OSAMA
Article
publié dans la Lettre n° 227
OSAMA. Film afghan de Siddik Barmak avec
Marina Golbahari, Khawaja Nader, Arif Herati (2003-couleurs-1h25).
Kaboul est aux mains des talibans. Dans la ville dévastée par la
guerre, des femmes recouvertes par leur burqa manifestent. Elles
sont veuves pour la plupart et tout travail leur est interdit. Elles
réclament le droit de gagner de quoi nourrir leur famille, le droit
de vivre. Des barbus en turban surviennent par camions et les dispersent
à coup de lances à incendie. Ils en arrêtent quelques-unes, malheur
à elles. Une femme, accompagnée d’une fillette d’une douzaine d’années,
tente de se frayer un chemin parmi la foule des manifestantes. Elle
parvient non sans mal à l’hôpital en ruines où elle exerce comme
médecin. Le directeur la renvoie. Il ne peut plus l’employer ni
même la payer. A leur retour, la mère et la grand-mère se concertent.

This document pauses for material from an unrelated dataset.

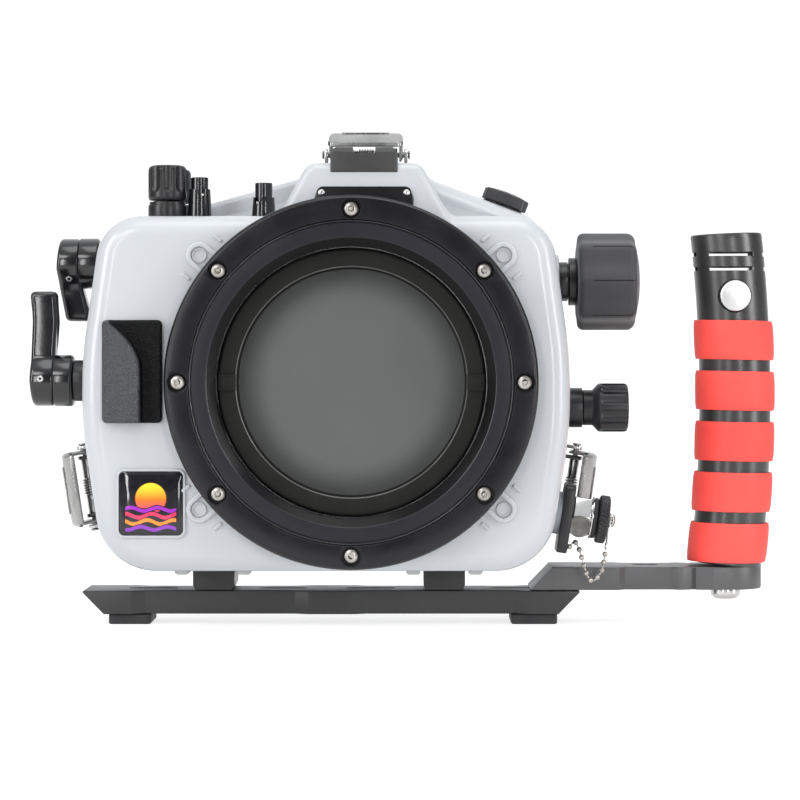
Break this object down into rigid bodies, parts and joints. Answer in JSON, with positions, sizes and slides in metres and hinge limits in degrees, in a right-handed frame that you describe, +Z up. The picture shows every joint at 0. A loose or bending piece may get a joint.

Pour cette dernière, leur seule chance de survie est de travestir
la fillette en garçon. Elle pourra circuler librement et gagner
de quoi les nourrir. Le lendemain, sa mère l’emmène, cheveux coupés
et habillée en garçon, chez un ancien ami de son mari, un épicier
qui, par compassion et malgré sa peur, engage la petite. Mais un
taliban du quartier, intrigué par l’enfant aux traits trop fins
et se doutant de quelque chose, l’embrigade avec les autres gamins
pour suivre l’enseignement qui fera d’eux de véritables petits talibans.

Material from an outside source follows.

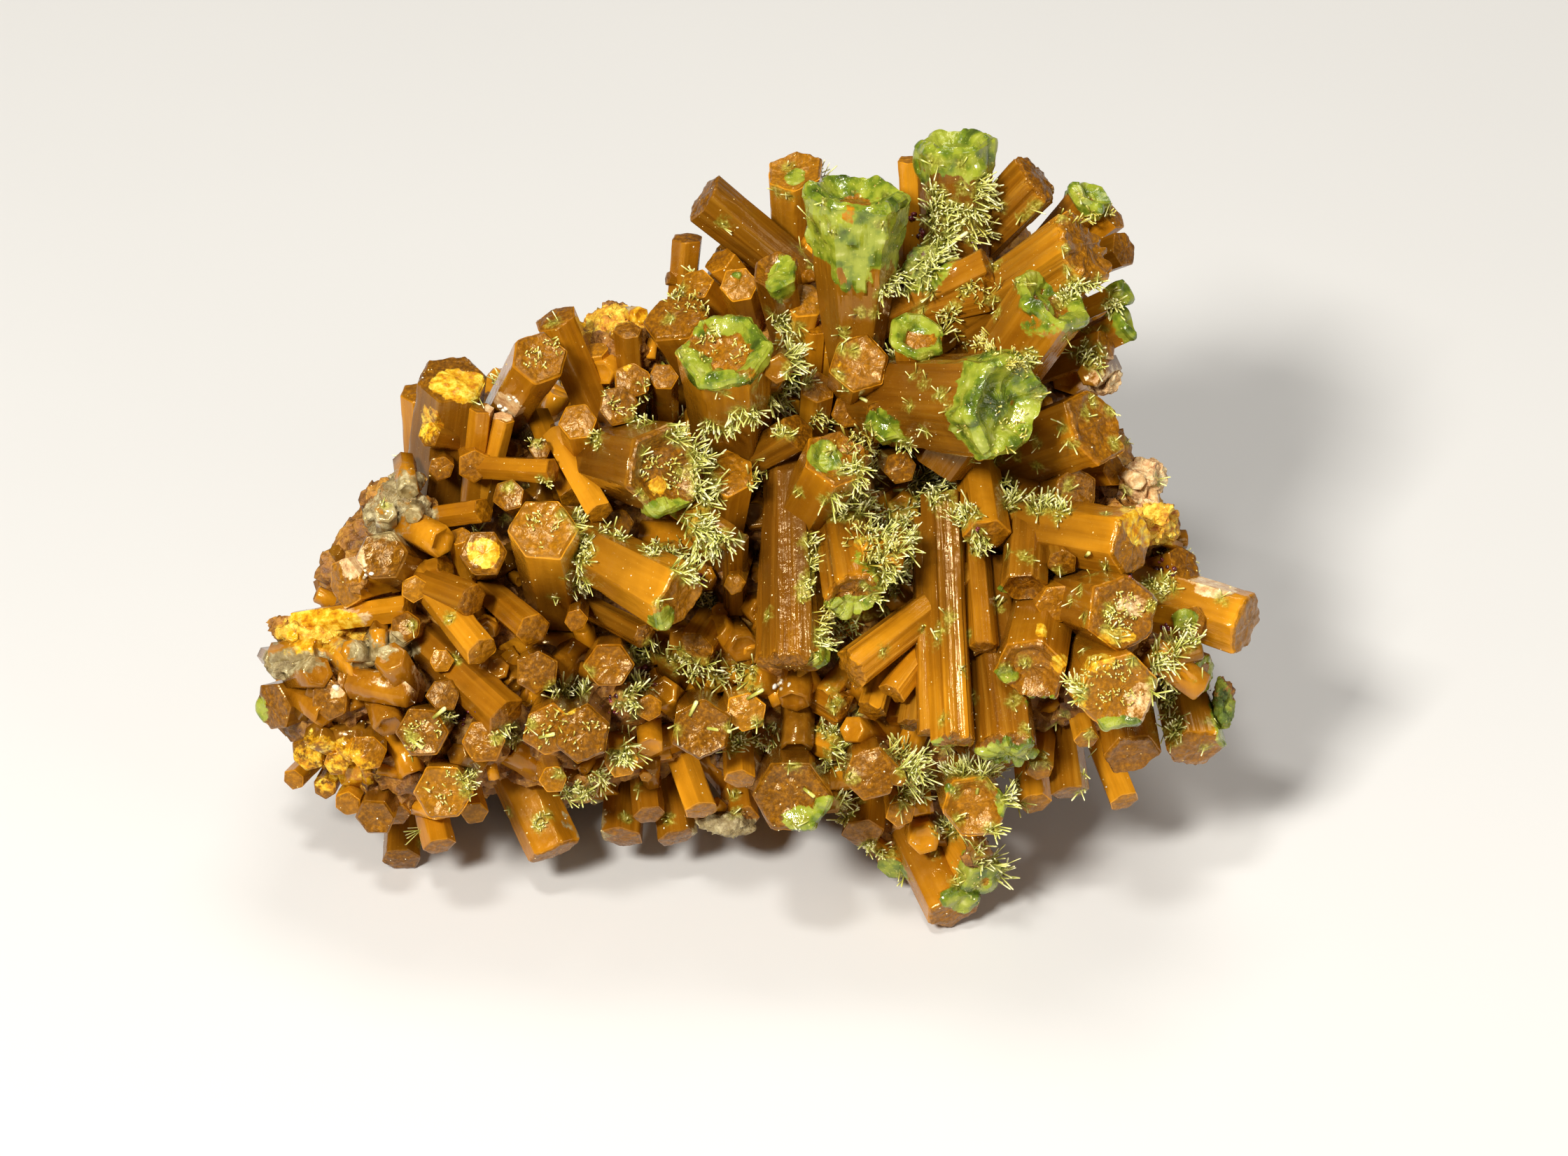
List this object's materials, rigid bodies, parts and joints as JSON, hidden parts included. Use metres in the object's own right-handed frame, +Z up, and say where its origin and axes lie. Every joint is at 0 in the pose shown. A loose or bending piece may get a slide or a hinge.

Terrorisée, la fillette ne sait comment se comporter au milieu de
cet univers masculin. La complicité trop tardive d’Espandi, un garçon
qui l’a reconnue et la surnomme Osama, ne lui sera pas d’un grand
secours.
Bien des reportages ont été consacrés à cette période de l’histoire
afghane, à ces « années de plomb » de la domination talibane et
aux exactions commises à l’égard des femmes par ces fous de Dieu.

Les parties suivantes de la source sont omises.